Fences, written by August Wilson in 1985, is a play set in 1950s Pittsburgh. Like The Glass Menagerie, the play portrays tumultuous family relationships, as Troy Maxson cheats on his wife and severs his relationship with his son.
Long Day’s Journey Into Night, by Eugene O’Neill, is similar to The Glass Menagerie as a semi-autobiographical work. First performed in 1956, the play centers on four characters based on O’Neill’s family. The plot takes place over the course of one day, as two sons and their parents grapple with issues like alcoholism, promiscuity, and illness.
A Raisin in the Sun, by Lorraine Hansberry, is a 1959 play that explores familial relationships.

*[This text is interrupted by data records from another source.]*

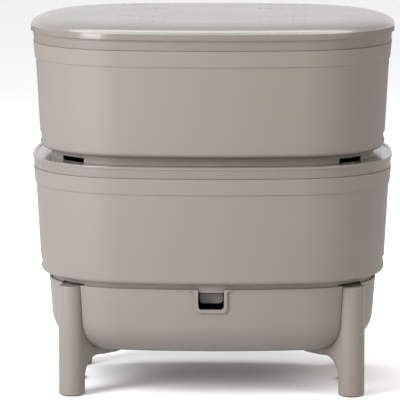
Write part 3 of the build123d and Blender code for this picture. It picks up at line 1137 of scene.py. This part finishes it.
def studio_white(name, lit, near_glow, far_glow):
    """White floor that takes a shadow and runs out into the white surround further off."""
    material = bpy.data.materials.new(name)
    material.use_nodes = True
    nodes, links = material.node_tree.nodes, material.node_tree.links
    shader = nodes["Principled BSDF"]
    shader.inputs["Base Color"].default_value = (lit, lit, lit, 1)
    shader.inputs["Roughness"].default_value = 0.9
    shader.inputs["Specular IOR Level"].default_value = 0.1
    shader.inputs["Emission Color"].default_value = (1, 1, 1, 1)
    around = nodes.new("ShaderNodeMapping")
    around.vector_type = "TEXTURE"
    around.inputs["Location"].default_value = (0, 0.14, 0)
    around.inputs["Scale"].default_value = (0.19, 0.24, 1)
    links.new(nodes.new("ShaderNodeTexCoord").outputs["Object"], around.inputs["Vector"])
    distance = nodes.new("ShaderNodeVectorMath")
    distance.operation = "LENGTH"
    links.new(around.outputs["Vector"], distance.inputs[0])
    fade = nodes.new("ShaderNodeMapRange")
    fade.interpolation_type = "SMOOTHSTEP"
    fade.inputs["From Min"].default_value = 0.4
    fade.inputs["From Max"].default_value = 2.6
    fade.inputs["To Min"].default_value = near_glow
    fade.inputs["To Max"].default_value = far_glow
    links.new(distance.outputs["Value"], fade.inputs["Value"])
    path = nodes.new("ShaderNodeLightPath")
    strength = nodes.new("ShaderNodeMath")
    strength.operation = "MULTIPLY"
    links.new(path.outputs["Is Camera Ray"], strength.inputs[0])
    links.new(fade.outputs["Result"], strength.inputs[1])
    links.new(strength.outputs[0], shader.inputs["Emission Strength"])
    return material


floor_sheet = bmesh.new()
bmesh.ops.create_grid(floor_sheet, x_segments=1, y_segments=1, size=12)
floor_mesh = bpy.data.meshes.new("floor")
floor_sheet.to_mesh(floor_mesh)
floor_sheet.free()
floor_mesh.materials.append(studio_white("floor_white", lit=0.88, near_glow=0.02, far_glow=0.55))
floor = bpy.data.objects.new("floor", floor_mesh)
bpy.context.scene.collection.objects.link(floor)

surround_light = 0.32
world = bpy.data.worlds.new("surround")
bpy.context.scene.world = world
world.use_nodes = True
sky = world.node_tree.nodes["Background"]
sky.inputs["Color"].default_value = (1, 1, 1, 1)
path = world.node_tree.nodes.new("ShaderNodeLightPath")
level = world.node_tree.nodes.new("ShaderNodeMapRange")
level.inputs["To Min"].default_value = surround_light
level.inputs["To Max"].default_value = 1.0
seen = path.outputs["Is Camera Ray"]
for ray in ("Is Transmission Ray", "Is Glossy Ray"):
    either = world.node_tree.nodes.new("ShaderNodeMath")
    either.operation = "MAXIMUM"
    world.node_tree.links.new(seen, either.inputs[0])
    world.node_tree.links.new(path.outputs[ray], either.inputs[1])
    seen = either.outputs[0]
world.node_tree.links.new(seen, level.inputs["Value"])
world.node_tree.links.new(level.outputs["Result"], sky.inputs["Strength"])


def softbox(name, place, aim, width, height, colour, power):
    """Rectangular lamp that faces a point."""
    lamp = bpy.data.lights.new(name, "AREA")
    lamp.color = colour
    lamp.shape = "RECTANGLE"
    lamp.size = width
    lamp.size_y = height
    lamp.energy = power
    holder = bpy.data.objects.new(name, lamp)
    bpy.context.scene.collection.objects.link(holder)
    holder.location = place
    holder.rotation_euler = (Vector(aim) - Vector(place)).to_track_quat("-Z", "Y").to_euler()


softbox(
    "front_left_lamp",
    place=(-1.6, -1.5, 1.35),
    aim=(0, 0, 0.3),
    width=1.0,
    height=1.9,
    colour=(1.0, 1.0, 1.02),
    power=88,
)
softbox(
    "front_right_lamp",
    place=(2.0, -1.5, 1.3),
    aim=(0, 0, 0.3),
    width=1.3,
    height=1.3,
    colour=(1.0, 0.93, 0.82),
    power=22,
)
softbox(
    "overhead_lamp",
    place=(0, 0.7, 2.35),
    aim=(0, 0, 0.5),
    width=2.4,
    height=0.7,
    colour=(1.0, 1.0, 1.0),
    power=34,
)

camera = bpy.data.cameras.new("camera")
camera.lens = 360.9
camera.sensor_width = 36
camera.clip_end = 50
camera_holder = bpy.data.objects.new("camera", camera)
bpy.context.scene.collection.objects.link(camera_holder)
bpy.context.scene.camera = camera_holder
view_turn = math.radians(0.8)
aim_offset = math.radians(0.1843)
look_down = 8.57
camera_distance = 5.7
camera_height = 1.121
camera_x = camera_distance * math.sin(view_turn)
camera_y = -camera_distance * math.cos(view_turn)
camera_holder.location = (camera_x, camera_y, camera_height)
camera_holder.rotation_euler = (math.radians(90 - look_down), 0, view_turn + aim_offset)
bpy.context.scene.view_settings.view_transform = "Standard"
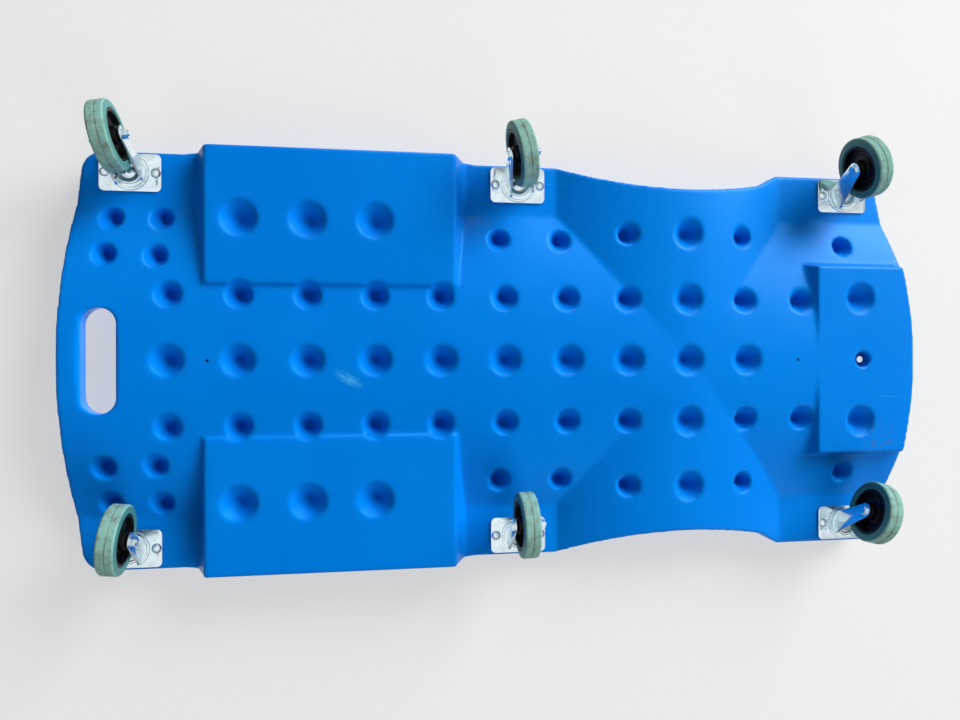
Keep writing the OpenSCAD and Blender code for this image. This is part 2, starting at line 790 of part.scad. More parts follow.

On the South Side of Chicago in the 1950s, the matriarch of the Youngers must decide what to do with a $10,000 insurance check she receives after her husband’s death. Her decisions cause tension within the family.
Summer and Smoke, by Tennessee Williams, is a 1949 play that combines the poetic expression of The Glass Menagerie with the violent realism of A Streetcar Named Desire. The play centers on Alma Winemiller, a minister’s daughter, who experiences a tumultuous romance with her childhood neighbor, John.
The Cherry Orchard, by Anton Chekhov, is a 1903 play similar to The Glass Menagerie in its hopeless, dismal tone. In this “Chekhovian comedy,” Madame Lyuba Ranevskaya and her family must decide whether to sell her cherry orchard in order to pay off her debts. The end of the play, much like The Glass Menagerie, is bleak and tragic.
Waiting for Godot, by Samuel Beckett, was first performed in 1953 and is one of the most recognizable works of late modernism post-World War II. Throughout the play, Vladimir and Estragon search futilely for a character named Godot, who never appears. The play’s themes and meanings are often debated, although most agree that it demonstrates the bleakness and desperation that characterized the literary period following WWII.